Set problem: Repeat exactly and only the lines from the line containing "Write part 2" through the line containing "# Camera at", both included.

Raw records:
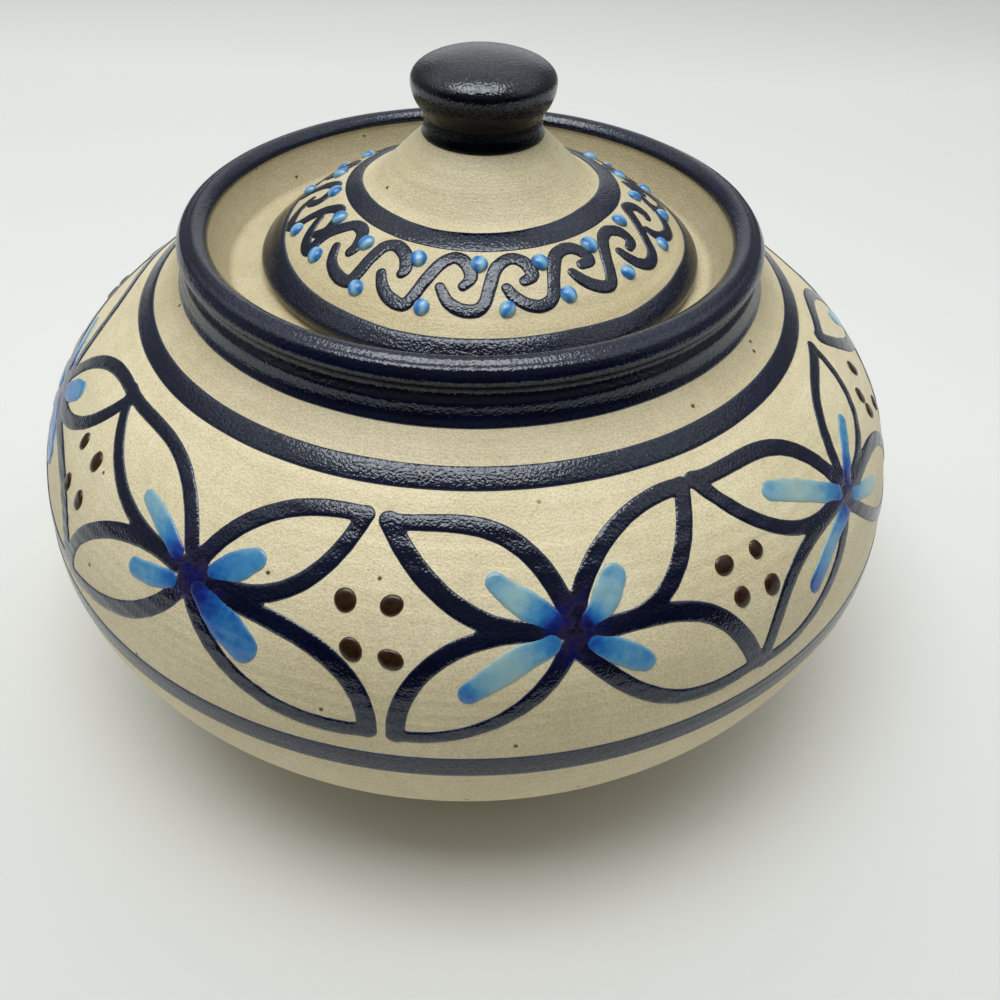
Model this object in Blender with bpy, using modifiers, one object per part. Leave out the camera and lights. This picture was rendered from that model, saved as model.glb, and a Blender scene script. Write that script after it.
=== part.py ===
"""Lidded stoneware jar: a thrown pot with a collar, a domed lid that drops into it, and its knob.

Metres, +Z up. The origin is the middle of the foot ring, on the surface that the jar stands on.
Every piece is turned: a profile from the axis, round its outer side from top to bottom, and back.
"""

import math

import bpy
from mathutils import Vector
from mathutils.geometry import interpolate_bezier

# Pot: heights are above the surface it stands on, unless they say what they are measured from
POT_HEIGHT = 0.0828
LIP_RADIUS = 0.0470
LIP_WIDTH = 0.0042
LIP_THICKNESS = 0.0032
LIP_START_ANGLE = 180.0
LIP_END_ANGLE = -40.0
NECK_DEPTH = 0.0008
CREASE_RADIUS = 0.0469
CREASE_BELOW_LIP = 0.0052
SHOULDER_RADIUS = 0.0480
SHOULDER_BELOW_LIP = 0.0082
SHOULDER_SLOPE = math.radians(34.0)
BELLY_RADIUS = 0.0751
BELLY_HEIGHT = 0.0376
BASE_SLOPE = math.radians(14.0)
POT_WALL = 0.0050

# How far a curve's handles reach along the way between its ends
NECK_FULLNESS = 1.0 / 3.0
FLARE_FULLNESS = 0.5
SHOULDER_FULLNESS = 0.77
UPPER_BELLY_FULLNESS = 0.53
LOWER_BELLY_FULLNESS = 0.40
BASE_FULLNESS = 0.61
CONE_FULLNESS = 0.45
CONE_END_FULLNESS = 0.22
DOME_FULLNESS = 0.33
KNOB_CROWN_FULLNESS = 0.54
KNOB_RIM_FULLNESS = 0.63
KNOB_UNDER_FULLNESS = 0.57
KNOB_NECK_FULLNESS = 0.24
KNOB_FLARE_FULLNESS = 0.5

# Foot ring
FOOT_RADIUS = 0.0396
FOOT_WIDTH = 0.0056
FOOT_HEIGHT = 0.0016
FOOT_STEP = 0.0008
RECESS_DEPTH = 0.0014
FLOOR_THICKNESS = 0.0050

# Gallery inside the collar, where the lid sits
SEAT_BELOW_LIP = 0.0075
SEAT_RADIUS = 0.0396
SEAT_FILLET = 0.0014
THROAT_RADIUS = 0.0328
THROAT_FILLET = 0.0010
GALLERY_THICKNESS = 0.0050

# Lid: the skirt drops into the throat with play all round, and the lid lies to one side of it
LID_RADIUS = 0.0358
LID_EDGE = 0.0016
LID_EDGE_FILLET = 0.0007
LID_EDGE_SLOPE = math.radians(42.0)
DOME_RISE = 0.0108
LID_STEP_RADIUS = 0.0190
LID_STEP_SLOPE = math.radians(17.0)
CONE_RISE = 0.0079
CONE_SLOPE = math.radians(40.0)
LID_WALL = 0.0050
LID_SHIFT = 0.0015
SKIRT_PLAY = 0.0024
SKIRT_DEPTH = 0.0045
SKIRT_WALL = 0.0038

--

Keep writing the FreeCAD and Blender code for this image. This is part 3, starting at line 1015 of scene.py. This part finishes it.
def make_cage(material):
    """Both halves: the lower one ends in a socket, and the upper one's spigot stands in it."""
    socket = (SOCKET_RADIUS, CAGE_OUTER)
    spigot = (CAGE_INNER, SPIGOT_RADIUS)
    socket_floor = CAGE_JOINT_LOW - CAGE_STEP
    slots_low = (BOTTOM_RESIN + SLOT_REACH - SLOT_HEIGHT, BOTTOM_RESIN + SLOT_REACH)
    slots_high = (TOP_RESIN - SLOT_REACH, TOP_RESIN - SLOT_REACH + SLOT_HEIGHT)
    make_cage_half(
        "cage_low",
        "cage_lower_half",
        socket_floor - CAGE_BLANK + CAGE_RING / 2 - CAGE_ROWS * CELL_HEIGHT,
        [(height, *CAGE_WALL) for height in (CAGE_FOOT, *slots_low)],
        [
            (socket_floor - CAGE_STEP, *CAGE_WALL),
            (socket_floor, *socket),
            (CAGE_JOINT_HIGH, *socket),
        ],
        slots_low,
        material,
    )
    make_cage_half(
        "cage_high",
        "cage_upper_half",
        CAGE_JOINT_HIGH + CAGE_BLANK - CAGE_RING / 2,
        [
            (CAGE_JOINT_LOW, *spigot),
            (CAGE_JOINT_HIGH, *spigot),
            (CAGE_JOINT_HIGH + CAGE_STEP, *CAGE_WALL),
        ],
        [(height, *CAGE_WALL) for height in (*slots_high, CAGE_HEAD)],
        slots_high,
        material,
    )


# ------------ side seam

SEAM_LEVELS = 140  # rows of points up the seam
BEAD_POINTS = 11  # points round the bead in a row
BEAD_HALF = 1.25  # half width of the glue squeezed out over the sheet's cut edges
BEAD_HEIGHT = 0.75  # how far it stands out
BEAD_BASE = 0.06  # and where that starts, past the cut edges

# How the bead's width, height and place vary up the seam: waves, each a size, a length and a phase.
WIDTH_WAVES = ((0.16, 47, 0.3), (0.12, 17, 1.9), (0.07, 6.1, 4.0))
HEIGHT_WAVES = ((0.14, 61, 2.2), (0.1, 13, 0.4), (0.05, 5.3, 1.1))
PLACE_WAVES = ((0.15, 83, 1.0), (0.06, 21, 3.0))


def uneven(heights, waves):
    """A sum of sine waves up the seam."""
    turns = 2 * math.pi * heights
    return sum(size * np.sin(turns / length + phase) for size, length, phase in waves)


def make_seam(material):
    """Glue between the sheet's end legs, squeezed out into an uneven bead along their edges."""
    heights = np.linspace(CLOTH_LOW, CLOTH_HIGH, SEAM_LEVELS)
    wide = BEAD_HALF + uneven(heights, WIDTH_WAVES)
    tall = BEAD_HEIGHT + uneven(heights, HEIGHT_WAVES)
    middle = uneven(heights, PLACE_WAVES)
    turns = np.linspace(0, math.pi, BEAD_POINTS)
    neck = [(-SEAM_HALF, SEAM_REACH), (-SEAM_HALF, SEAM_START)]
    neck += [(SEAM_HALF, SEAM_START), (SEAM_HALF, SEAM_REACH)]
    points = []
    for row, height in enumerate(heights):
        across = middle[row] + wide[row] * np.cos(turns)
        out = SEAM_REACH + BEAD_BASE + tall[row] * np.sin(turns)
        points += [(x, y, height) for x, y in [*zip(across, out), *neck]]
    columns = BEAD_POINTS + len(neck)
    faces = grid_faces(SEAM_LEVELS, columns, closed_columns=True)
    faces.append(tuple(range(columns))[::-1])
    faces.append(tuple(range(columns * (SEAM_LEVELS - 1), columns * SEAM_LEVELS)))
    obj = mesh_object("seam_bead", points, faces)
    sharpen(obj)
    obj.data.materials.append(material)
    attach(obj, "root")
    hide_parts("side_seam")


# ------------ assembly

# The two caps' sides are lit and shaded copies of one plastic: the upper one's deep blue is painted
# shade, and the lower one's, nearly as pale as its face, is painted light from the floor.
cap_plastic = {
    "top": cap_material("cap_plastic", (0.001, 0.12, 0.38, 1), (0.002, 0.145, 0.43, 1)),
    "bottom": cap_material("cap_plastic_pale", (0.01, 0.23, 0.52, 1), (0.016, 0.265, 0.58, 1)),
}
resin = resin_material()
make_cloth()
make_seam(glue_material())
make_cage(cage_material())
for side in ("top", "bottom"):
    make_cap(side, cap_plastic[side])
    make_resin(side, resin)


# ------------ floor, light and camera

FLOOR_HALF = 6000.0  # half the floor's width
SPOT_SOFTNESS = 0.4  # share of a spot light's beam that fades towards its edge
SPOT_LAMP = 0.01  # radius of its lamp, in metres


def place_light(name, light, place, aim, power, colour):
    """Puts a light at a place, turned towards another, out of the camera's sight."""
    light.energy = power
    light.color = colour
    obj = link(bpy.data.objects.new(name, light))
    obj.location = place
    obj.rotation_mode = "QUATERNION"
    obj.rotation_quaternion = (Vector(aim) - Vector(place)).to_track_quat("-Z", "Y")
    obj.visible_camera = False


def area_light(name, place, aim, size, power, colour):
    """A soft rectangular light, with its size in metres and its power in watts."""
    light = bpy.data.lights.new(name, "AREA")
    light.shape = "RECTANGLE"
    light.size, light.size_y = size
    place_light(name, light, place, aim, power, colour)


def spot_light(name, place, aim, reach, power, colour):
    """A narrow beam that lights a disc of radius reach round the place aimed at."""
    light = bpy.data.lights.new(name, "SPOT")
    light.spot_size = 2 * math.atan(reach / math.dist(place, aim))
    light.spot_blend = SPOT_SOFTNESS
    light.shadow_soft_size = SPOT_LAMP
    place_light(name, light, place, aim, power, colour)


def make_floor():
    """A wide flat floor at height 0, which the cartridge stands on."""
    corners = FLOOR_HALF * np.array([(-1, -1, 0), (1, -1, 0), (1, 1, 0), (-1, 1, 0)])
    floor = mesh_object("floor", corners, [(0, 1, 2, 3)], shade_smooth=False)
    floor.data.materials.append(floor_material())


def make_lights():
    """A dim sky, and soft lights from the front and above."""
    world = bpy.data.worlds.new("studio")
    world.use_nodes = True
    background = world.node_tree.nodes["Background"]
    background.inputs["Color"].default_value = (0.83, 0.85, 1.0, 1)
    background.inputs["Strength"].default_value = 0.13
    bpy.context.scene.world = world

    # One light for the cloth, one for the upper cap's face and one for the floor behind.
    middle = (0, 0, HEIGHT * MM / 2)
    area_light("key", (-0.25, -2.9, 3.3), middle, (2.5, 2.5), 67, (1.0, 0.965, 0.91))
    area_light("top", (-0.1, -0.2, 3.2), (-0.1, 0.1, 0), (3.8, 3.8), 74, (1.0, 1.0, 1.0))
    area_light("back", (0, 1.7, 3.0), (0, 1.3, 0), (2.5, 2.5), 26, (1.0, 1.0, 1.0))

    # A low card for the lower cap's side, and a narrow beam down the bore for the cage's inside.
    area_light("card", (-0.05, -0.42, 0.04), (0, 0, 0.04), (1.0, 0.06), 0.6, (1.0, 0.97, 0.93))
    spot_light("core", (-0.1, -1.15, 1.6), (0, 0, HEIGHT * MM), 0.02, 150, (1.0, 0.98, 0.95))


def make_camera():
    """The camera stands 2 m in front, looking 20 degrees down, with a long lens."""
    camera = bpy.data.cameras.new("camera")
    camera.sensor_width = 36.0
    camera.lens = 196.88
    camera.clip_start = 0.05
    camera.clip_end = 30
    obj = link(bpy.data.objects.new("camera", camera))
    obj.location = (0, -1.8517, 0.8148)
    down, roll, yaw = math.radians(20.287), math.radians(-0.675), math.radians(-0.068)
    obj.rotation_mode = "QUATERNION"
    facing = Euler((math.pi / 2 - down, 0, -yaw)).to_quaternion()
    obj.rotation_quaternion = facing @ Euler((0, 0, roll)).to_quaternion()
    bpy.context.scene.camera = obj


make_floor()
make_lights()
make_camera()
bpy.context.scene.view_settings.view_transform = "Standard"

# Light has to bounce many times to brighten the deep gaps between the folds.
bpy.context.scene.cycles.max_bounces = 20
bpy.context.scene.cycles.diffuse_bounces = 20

==

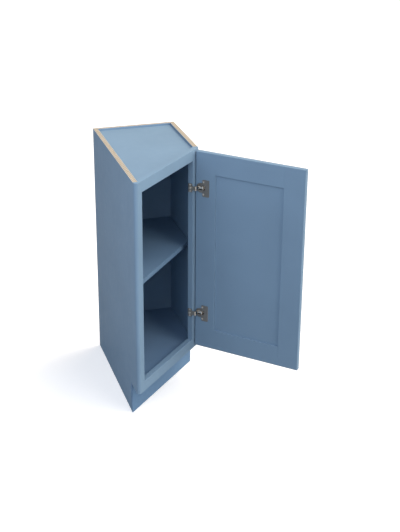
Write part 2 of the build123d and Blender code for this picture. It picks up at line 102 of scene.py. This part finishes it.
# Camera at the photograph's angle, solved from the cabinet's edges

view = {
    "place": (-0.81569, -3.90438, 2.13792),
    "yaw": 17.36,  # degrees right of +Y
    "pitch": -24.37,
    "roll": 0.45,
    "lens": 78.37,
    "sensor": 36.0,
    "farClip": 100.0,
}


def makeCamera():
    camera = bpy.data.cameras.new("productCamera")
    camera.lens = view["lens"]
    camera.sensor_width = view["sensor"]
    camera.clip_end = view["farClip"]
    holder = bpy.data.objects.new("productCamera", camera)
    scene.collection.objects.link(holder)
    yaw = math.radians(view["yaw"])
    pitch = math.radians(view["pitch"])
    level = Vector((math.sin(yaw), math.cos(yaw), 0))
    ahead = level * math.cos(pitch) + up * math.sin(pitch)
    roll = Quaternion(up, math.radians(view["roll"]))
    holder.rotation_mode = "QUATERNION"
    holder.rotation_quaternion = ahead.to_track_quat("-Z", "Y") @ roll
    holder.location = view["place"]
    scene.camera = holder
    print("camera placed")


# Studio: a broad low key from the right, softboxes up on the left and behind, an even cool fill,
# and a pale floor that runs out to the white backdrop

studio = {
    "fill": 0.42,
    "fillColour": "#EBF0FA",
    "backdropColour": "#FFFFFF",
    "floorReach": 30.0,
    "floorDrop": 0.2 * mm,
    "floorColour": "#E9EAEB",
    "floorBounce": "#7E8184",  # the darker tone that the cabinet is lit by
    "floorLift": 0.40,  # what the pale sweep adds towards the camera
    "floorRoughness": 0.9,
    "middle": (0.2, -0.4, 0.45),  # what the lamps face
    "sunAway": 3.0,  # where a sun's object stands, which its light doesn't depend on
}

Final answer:
Write part 2 of the build123d and Blender code for this picture. It picks up at line 102 of scene.py. This part finishes it.
# Camera at the photograph's angle, solved from the cabinet's edges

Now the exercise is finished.